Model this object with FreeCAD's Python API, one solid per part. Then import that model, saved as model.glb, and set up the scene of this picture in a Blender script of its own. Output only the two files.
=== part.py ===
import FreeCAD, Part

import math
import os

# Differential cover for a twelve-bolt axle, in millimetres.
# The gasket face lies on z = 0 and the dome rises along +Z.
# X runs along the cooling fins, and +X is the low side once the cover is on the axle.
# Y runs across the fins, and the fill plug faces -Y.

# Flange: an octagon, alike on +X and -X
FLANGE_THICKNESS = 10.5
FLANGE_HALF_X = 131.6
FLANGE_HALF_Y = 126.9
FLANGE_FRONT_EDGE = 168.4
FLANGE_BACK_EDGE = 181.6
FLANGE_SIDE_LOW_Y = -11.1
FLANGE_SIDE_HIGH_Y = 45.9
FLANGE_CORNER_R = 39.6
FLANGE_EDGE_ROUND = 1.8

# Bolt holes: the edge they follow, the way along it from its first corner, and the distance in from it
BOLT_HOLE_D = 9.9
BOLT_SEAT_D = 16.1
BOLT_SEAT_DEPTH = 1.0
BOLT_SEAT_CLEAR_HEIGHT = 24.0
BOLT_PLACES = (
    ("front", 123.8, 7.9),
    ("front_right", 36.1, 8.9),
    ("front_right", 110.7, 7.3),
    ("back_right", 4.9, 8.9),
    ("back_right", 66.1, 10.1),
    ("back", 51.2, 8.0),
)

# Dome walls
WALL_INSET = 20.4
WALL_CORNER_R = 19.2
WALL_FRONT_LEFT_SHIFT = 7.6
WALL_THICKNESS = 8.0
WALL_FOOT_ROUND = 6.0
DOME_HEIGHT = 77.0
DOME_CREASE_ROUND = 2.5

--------

> _OBJECTIVE_
Give the lines again, exactly as they stand, from the beginning of the data through the line with "# Y runs across".

> _EXERCISE RESPONSE_
Model this object with FreeCAD's Python API, one solid per part. Then import that model, saved as model.glb, and set up the scene of this picture in a Blender script of its own. Output only the two files.
=== part.py ===
import FreeCAD, Part

import math
import os

# Differential cover for a twelve-bolt axle, in millimetres.
# The gasket face lies on z = 0 and the dome rises along +Z.
# X runs along the cooling fins, and +X is the low side once the cover is on the axle.
# Y runs across the fins, and the fill plug faces -Y.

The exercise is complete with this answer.